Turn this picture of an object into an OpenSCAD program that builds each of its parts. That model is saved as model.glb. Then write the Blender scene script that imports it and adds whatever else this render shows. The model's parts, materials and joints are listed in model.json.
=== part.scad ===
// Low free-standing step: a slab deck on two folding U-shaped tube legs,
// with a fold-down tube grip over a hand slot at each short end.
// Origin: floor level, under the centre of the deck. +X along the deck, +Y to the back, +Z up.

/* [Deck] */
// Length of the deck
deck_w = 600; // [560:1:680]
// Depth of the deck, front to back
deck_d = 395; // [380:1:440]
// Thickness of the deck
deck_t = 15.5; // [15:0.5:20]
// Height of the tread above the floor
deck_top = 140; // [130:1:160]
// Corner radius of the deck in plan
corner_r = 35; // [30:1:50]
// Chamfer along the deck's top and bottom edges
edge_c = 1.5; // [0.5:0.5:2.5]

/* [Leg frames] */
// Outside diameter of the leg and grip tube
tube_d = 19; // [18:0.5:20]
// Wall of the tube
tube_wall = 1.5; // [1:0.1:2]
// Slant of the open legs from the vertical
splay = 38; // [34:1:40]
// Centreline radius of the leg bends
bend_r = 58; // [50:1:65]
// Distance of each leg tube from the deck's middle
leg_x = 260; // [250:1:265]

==

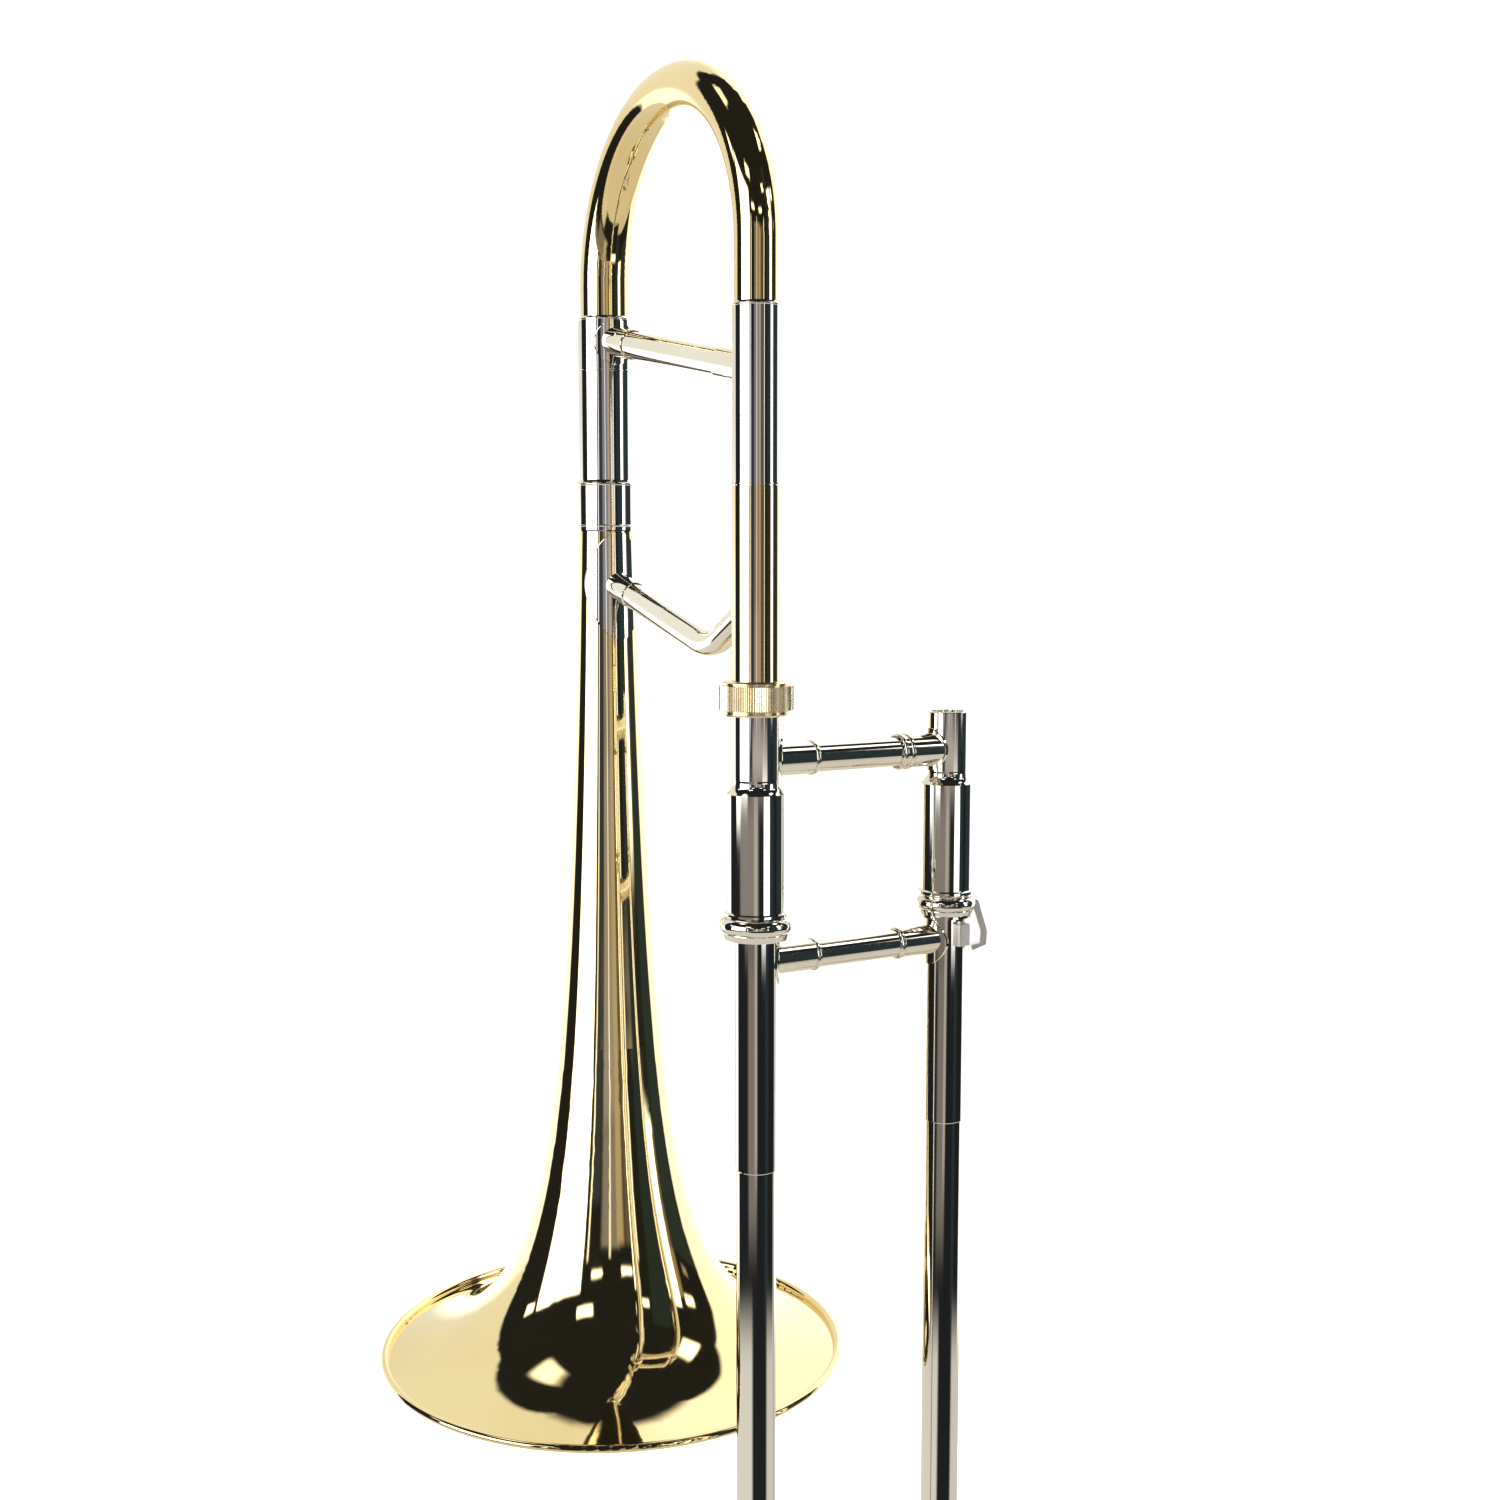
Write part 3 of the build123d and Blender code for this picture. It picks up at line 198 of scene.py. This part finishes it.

...

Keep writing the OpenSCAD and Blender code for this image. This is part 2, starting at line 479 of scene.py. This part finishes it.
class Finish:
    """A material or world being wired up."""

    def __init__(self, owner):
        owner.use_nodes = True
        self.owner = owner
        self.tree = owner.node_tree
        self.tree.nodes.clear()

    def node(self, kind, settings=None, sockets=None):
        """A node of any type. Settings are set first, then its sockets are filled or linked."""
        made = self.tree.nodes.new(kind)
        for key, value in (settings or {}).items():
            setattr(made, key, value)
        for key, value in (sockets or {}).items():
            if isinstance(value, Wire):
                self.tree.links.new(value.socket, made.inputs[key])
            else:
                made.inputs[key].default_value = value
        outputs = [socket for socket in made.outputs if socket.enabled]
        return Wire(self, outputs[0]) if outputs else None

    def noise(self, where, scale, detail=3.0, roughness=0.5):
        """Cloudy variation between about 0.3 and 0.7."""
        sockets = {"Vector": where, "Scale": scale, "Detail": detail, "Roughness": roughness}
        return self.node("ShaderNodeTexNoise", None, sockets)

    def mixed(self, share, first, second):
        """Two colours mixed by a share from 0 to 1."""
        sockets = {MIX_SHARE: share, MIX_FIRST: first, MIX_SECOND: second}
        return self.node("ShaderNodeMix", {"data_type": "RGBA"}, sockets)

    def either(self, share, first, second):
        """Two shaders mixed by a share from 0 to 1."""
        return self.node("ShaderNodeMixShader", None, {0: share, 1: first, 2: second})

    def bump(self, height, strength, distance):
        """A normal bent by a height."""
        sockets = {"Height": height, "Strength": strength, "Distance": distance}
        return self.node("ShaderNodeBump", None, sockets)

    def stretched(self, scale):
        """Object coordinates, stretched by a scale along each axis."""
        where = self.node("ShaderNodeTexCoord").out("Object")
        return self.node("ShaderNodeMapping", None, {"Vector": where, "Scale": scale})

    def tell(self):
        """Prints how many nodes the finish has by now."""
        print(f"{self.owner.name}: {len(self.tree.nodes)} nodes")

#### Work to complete
Your answer should be a single number: the count of lines containing the word "OpenSCAD".

#### Solution for this task
2